Entre désillusions extérieures et victoires à domicile, les Zèbres cherchent leur régularité au beau milieu d’une saison compliquée.

Comme si Felice Mazzù avait jeté un coup d’oeil dans le rétroviseur, et qu’il y avait vu un clin d’oeil. La référence se retrouve au plus profond de l’hiver 2016-2017, dans une Versluys Arena ostendaise refroidie par la température et la perspective d’un match en milieu de semaine. Quelques jours plus tôt, Charleroi est sorti du top 6 après une défaite à Gand, par le plus petit écart.

Devant les micros, Mazzù est une sorte de lieutenant Columbo. Quelques centimètres de plus et un imperméable de moins, mais cette même manie d’invoquer sa femme dès qu’une métaphore se présente à l’horizon. Au moment de raconter ces quelques jours qui avaient séparé un vendredi à Gand d’un mardi à Ostende, Felice est lancé :

 » C’est comme dans un couple : tu es avec ta femme pendant des années, mais à un moment, la flamme doit se rallumer. Et pour ça, tu dois la surprendre. Je ne sais pas moi, tu organises un super voyage, tu lui achètes une bagnole… En fonction de tes moyens, tu dois créer et surprendre. Et là, personne ne s’attendait à ce qu’on a fait à Ostende. Surprendre et avoir un nouveau challenge, ça a sûrement relancé la machine.  »

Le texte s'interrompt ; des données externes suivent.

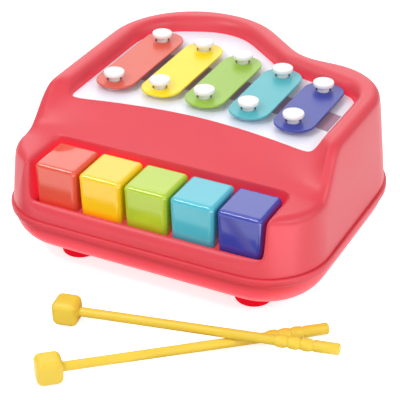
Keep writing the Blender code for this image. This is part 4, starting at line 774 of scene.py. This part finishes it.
print("deck edge points:", len(deck_entries()))


# %% [markdown]
# ## The red body: the cage
#
# The rows between neighbouring columns share their points, so the whole skin is one connected
# surface and subdivision keeps it smooth everywhere. It turns in at the seam, where the lower
# half closes it.


# %% Build the cage and smooth it
SEAM_WIDTH = 0.0024
PLAN_MIDDLE_Y = 0.09


class Cage:
    """Collects faces by their corner points and welds shared points."""

    def __init__(self):
        self.mesh = bmesh.new()
        self.known = {}

    def vert(self, point):
        key = tuple(round(value * 100000) for value in point)
        if key not in self.known:
            self.known[key] = self.mesh.verts.new(point)
        return self.known[key]

    def face(self, *points):
        corners = []
        for point in points:
            corner = self.vert(point)
            if corner not in corners:
                corners.append(corner)
        if len(corners) > 2:
            self.mesh.faces.new(corners)

    def patch(self, rows, closed=False):
        for low, high in zip(rows, rows[1:]):
            count = len(low)
            for index in range(count if closed else count - 1):
                after = (index + 1) % count
                self.face(low[index], low[after], high[after], high[index])


def body_cage():
    """Cage of the red upper body."""
    cage = Cage()
    notches = {side: notch_columns(side) for side in (-1, 1)}
    low_ys = CHEEK_YS + (SHARED_Y,)
    lows = {}
    for side in (-1, 1):
        lows[side] = [plain_column(entry, CHEEK_Z) for entry in cheek_arc(side)]
        lows[side] += [plain_column(entry) for entry in side_entries(side, low_ys)]
    upper = side_entries(1, RISE_YS) + back_entries() + side_entries(-1, (LEFT_SIDE_Y,) + RISE_YS[::-1])
    upper = [plain_column(entry) for entry in upper]
    front = notches[-1] + ledge_columns() + notches[1][::-1]
    loop = front + lows[1] + upper + lows[-1][::-1]
    rings = [list(ring) for ring in zip(*[column_points(column) for column in loop])]
    rings.insert(0, [flat(point, SEAM_Z) for point in rings[0]])
    inner_foot = []
    for point in rings[0]:
        inward = (Vector((0, PLAN_MIDDLE_Y, point.z)) - point).normalized()
        inner_foot.append(point + inward * SEAM_WIDTH)
    cage.patch([inner_foot] + rings, closed=True)
    lip = [column["crown"] for column in front[4:-4]]
    cage.patch([lip, [flat(point, POCKET_PIT_Z) for point in lip]])
    add_cheeks(cage, notches, lows)
    add_rim(cage, lows, upper)
    return cage.mesh


def shared_line():
    """Row of points between the shelf behind the keys and the slope."""
    reach = (POCKET_HALF - POCKET_CORNER) * SHARED_REACH
    count = SHARED_COLUMNS + 1
    return [on_skin(Vector((-reach + 2 * reach * step / count, SHARED_Y))) for step in range(count + 1)]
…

Près de deux ans plus tard, la machine zébrée est enrhumée. Le coach carolo profite donc du retour en forme de Steeven Willems après de longs mois de galère, ainsi que de la blessure de Massimo Bruno – le seul véritable ailier qu’il alignait en 4-2-3-1 comme en 4-4-2 – pour relancer cette fameuse défense à cinq, qui avait servi de déclic à Ostende.

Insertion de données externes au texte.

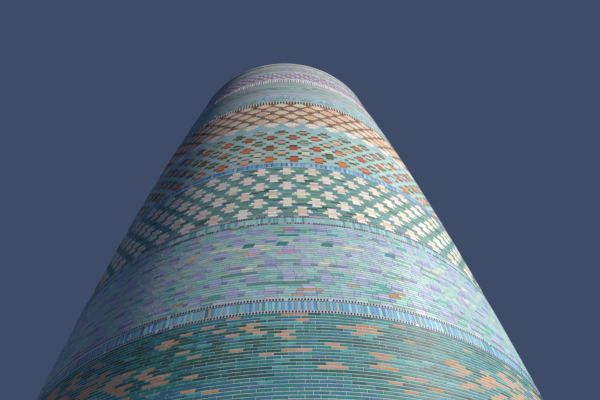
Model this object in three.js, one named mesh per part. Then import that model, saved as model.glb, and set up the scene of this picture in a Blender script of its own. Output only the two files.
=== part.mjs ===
// Round brick minaret: a squat, thick shaft that was left unfinished, so it is open at the top.
// A load-bearing brick wall carries a facing of glazed brick and tile, laid in bands round the shaft.
// Millimetres, +Z up. The origin is the centre of the foot, and the front is the side facing -Y.
import * as THREE from 'three';

// The outer face: a circle whose radius falls off with the height, slowly at first and faster above.
const FOOT_RADIUS = 7119;
const BATTER = 0.00763;
const SWELL = 2.498e-6;

// The wall: a stair-well of constant radius, brick up to it, and a half-brick facing outside.
const WELL_RADIUS = 3300;
const FACING = 130;
const FOOTING_TOP = 980;
const WALL_TOP = 26640;
const WALL_SECTORS = ['right', 'back_right', 'back', 'back_left', 'left', 'front_left', 'front', 'front_right'];

// The coping lies on the outer edge of the wall head and slopes down towards the well.
const COPING_TOP = 26880;
const COPING_WIDTH = 620;
const COPING_LIP = 18;
const COPING_FALL = 60;

// How a circle is cut into flats, and the clearance between curved faces that meet.
const SIDES = 48;
const CLEARANCE = 0.3;
const LONGEST_STEP = 3000;

// General colour and roughness of what isn't glazed, and the roughness of every glaze.
const BARE_BRICK = { colour: 0xa98763, roughness: 0.9 };
const COPING_MORTAR = { colour: 0xc4c3b8, roughness: 0.8 };
const GLAZE_ROUGHNESS = 0.35;

// The bands of the facing from the footing up: the height where each ends, how far it stands proud
// of the glazed courses, and its general colour.
const BANDS = [
  { name: 'glazed_courses', top: 7850, proud: 0, colour: 0x4f9a98 },
  { name: 'bead_row_1', top: 7920, proud: 14, colour: 0xa9a7b4 },
  { name: 'striped_tile_band', top: 8170, proud: -6, colour: 0x86b9d2 },
  { name: 'bead_row_2', top: 8240, proud: 14, colour: 0xa9a7b4 },
  { name: 'diamond_courses', top: 10785, proud: 0, colour: 0x93b3bd },
  { name: 'bead_row_3', top: 10855, proud: 14, colour: 0x9d9aa8 },
  { name: 'turquoise_fillet', top: 11085, proud: -6, colour: 0x55a9a5 },
  { name: 'bead_row_4', top: 11155, proud: 14, colour: 0x9d9aa8 },
  { name: 'star_courses', top: 13755, proud: 0, colour: 0x9fb0aa },
  { name: 'pale_edge_row', top: 13825, proud: 10, colour: 0xb0adc4 },
  { name: 'blue_tile_band', top: 14145, proud: -6, colour: 0x3f6fa6 },
  { name: 'cross_courses', top: 16660, proud: 0, colour: 0x8fb5ae },
  { name: 'lilac_fillet', top: 16990, proud: -6, colour: 0xa3b3c6 },
  { name: 'lattice_courses', top: 19620, proud: 0, colour: 0xc9a793 },
  { name: 'dentil_row', top: 19900, proud: 24, colour: 0x83756d },
  { name: 'streaked_courses', top: 22900, proud: 0, colour: 0x8fb0b4 },
  { name: 'toothed_row', top: 23360, proud: 16, colour: 0xb4b4ba },
  { name: 'ornament_frieze', top: 25100, proud: -10, colour: 0xaba6b8 },
  { name: 'lower_rim_band', top: 25960, proud: 0, colour: 0x97a2a2 },
  { name: 'upper_rim_band', top: WALL_TOP, proud: 6, colour: 0x9fa69b },
];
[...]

Cette fois, la victime est trudonnaire. Sensation du début de saison, le STVV de Marc Brys trébuche sur le plan zébré.  » Dans notre tête, le top 6 reste un objectif « , reconnaît Willems après la rencontre. Dans les travées du Mambour, on recommence à parler de play-offs 1.

UNE FAIM DE CANARI

Quelques secondes avant le coup de sifflet final, Felice Mazzù harangue son public. Critiqué comme rarement, depuis le début de saison, le coach savoure ce succès face à Saint-Trond dans les bras de Samba Diawara et Michel Iannacone. L’autre partie de son staff, ainsi que tous ses joueurs, se rassemblent ensuite dans le rond central, autour d’un Mehdi Bayat visiblement ému. La veille, l’administrateur-délégué était descendu dans le vestiaire pour remobiliser ses troupes.

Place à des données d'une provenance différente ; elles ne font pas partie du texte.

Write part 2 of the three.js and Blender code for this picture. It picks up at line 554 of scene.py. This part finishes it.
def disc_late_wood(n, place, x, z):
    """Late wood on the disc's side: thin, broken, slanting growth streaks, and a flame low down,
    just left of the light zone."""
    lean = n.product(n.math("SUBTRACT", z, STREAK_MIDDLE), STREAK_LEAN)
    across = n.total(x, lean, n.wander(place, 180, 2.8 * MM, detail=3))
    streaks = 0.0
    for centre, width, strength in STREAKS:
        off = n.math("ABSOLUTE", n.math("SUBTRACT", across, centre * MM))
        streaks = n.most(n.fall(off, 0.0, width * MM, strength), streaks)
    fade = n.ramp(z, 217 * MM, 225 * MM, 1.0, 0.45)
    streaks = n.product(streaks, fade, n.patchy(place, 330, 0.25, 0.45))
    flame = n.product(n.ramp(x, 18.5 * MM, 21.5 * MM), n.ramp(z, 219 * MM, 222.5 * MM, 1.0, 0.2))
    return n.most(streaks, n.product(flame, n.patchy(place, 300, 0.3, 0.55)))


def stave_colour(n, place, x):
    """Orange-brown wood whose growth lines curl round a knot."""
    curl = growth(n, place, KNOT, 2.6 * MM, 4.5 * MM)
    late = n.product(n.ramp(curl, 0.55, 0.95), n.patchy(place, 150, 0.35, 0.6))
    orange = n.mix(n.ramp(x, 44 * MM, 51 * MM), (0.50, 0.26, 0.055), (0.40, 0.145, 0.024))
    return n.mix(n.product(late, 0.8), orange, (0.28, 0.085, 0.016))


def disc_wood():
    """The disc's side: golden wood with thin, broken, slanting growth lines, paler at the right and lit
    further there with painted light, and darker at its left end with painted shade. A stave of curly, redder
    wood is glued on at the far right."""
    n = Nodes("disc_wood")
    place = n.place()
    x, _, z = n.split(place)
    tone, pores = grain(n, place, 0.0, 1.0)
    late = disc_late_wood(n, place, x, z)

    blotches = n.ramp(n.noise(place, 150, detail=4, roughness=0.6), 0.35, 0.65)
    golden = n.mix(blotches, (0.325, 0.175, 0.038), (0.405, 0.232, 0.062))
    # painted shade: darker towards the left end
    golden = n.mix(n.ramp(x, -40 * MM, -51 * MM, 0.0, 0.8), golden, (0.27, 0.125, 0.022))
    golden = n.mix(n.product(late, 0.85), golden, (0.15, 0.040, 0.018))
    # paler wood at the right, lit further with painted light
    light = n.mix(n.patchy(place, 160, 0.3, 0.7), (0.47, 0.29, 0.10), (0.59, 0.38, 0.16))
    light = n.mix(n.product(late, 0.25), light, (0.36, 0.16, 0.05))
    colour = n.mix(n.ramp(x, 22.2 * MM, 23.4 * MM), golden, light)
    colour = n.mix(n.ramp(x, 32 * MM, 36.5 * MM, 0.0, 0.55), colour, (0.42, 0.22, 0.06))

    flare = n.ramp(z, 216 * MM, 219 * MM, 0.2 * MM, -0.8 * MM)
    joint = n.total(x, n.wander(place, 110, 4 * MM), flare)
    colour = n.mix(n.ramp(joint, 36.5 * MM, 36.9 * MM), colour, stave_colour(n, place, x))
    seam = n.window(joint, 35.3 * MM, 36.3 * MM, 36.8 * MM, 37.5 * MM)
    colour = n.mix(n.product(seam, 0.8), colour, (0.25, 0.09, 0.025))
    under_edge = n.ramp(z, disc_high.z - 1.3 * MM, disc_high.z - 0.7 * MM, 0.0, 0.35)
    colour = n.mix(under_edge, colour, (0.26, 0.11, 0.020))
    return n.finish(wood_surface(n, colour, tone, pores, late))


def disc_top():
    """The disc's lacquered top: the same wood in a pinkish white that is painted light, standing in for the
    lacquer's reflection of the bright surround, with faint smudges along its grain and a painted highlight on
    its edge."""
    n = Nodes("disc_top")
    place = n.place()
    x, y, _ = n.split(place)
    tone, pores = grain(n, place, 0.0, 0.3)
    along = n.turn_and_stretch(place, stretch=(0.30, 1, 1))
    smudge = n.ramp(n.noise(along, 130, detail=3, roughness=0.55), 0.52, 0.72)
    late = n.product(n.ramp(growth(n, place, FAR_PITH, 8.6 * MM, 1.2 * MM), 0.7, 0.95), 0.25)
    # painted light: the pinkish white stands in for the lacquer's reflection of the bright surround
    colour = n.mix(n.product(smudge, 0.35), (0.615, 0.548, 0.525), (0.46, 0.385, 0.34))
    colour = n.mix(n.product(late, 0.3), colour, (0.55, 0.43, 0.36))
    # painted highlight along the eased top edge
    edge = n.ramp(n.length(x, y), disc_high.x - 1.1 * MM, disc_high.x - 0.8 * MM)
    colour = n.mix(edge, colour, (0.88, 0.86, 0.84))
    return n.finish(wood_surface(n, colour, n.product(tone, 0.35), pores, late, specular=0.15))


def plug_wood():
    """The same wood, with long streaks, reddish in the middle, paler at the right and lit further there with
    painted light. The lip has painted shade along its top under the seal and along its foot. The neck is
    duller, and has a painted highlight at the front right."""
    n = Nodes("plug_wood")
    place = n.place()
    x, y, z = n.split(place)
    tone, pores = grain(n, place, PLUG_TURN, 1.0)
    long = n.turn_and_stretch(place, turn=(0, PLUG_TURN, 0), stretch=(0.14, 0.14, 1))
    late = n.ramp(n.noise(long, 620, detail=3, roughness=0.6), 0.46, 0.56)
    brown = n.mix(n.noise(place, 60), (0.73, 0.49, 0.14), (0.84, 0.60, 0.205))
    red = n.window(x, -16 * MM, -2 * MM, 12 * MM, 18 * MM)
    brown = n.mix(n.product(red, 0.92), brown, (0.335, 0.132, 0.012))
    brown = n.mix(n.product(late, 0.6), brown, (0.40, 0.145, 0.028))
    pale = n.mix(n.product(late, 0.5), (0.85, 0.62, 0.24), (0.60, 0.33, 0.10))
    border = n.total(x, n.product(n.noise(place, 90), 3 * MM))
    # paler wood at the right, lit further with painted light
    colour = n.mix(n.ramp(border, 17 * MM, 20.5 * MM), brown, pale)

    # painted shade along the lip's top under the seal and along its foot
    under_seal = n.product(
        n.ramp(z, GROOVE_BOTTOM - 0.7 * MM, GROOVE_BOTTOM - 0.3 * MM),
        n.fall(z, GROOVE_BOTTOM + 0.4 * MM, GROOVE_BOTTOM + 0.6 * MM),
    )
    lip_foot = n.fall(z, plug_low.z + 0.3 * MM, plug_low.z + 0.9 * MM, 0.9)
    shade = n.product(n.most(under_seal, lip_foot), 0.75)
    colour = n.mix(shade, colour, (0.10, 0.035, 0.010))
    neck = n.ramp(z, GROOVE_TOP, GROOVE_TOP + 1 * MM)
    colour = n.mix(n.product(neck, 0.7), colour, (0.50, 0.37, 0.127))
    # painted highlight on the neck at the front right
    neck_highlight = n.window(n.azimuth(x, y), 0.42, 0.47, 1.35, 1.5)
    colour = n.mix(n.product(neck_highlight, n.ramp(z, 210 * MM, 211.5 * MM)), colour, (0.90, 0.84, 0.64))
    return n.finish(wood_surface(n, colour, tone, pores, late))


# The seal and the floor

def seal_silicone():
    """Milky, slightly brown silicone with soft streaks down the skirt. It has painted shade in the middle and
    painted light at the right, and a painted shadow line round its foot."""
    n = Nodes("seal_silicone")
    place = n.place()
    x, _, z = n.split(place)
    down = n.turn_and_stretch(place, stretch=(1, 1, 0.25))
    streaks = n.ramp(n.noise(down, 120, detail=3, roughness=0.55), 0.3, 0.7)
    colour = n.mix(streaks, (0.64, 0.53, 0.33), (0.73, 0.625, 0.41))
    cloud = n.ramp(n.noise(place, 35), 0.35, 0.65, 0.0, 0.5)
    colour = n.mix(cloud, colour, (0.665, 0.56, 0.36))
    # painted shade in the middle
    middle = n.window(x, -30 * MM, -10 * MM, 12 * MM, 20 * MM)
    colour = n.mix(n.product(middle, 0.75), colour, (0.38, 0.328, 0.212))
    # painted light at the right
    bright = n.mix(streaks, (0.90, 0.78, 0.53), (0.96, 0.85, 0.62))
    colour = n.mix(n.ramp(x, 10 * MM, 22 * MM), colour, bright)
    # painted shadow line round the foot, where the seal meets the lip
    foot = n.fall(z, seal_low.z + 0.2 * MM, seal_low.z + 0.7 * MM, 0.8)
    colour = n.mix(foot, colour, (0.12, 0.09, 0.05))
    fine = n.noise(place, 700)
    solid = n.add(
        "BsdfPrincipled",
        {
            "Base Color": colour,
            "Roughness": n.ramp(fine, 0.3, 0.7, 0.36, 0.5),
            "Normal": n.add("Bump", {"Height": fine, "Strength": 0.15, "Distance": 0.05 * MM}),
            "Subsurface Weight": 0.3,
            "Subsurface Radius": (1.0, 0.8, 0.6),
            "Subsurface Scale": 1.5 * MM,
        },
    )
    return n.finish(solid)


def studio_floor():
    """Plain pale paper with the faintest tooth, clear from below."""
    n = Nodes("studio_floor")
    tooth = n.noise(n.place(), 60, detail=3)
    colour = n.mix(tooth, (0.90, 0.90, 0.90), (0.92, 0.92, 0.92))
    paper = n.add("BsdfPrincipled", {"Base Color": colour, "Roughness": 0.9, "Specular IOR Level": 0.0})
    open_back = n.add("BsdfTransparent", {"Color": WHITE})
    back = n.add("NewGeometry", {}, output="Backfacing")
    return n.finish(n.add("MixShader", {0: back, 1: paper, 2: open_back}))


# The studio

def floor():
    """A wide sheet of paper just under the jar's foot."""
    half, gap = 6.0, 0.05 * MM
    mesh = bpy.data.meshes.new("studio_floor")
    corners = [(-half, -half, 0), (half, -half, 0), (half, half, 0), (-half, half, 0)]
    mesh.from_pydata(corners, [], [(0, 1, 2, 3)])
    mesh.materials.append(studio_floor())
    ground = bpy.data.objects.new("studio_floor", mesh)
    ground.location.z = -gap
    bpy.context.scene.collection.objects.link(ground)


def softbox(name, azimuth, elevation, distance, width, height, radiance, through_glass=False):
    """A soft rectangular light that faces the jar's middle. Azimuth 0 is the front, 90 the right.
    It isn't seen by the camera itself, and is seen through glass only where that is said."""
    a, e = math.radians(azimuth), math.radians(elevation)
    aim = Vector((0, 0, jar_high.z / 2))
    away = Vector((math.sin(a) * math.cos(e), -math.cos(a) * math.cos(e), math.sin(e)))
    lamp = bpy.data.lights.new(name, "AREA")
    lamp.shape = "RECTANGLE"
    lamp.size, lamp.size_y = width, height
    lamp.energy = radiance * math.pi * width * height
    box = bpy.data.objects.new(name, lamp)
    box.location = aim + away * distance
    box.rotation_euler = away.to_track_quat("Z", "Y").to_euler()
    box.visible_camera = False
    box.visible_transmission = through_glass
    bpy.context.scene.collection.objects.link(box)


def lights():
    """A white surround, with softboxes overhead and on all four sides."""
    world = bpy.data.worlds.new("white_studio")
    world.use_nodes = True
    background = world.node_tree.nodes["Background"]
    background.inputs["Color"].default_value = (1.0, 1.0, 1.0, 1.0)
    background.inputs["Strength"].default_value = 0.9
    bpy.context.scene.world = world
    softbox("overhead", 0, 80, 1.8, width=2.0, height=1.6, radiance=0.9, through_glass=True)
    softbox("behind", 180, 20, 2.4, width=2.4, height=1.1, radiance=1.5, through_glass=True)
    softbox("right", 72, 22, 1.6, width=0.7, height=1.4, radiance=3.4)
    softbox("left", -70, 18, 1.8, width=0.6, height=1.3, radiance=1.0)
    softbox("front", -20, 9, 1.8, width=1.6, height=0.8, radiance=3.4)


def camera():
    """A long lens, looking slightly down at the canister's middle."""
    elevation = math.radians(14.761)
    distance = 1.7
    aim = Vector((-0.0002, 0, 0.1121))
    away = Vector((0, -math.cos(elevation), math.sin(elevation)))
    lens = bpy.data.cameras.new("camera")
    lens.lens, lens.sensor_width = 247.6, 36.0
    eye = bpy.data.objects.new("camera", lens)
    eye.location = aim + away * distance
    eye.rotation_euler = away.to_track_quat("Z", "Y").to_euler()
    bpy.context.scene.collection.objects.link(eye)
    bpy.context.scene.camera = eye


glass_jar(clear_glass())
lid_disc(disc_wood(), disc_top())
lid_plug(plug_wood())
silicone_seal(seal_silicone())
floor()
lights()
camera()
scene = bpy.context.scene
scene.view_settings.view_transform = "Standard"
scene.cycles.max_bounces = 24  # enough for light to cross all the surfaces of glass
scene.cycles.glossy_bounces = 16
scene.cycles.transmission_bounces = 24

Quand on joue une mi-temps sur deux, on ne mérite pas le top 6.  » Felice Mazzù

 » C’était le bon moment pour aller voir mes gars « , affirme l’homme fort du club quelques minutes plus tard. Toujours affable après ce genre de victoire, Mehdi déroule un discours optimiste, où il rappelle que  » si tu gagnes un match sur deux toute la saison, tu es dans les play-offs 1  » (la saison dernière, 44 points sur 90 suffisaient pour finir dans le top 6, nlr) et que  » depuis le 1er septembre, date à laquelle on a vraiment commencé notre championnat, les résultats ne sont pas mauvais.  »

Au soir de la victoire contre Saint-Trond, Charleroi facture effectivement un bilan récent de 14 points sur 24, notamment grâce à un sans-faute à domicile (voir encadré).  » Quand ils appliquent à la lettre ce que le coach demande, finalement, c’est simple « , conclut dans un sourire l’administrateur-délégué.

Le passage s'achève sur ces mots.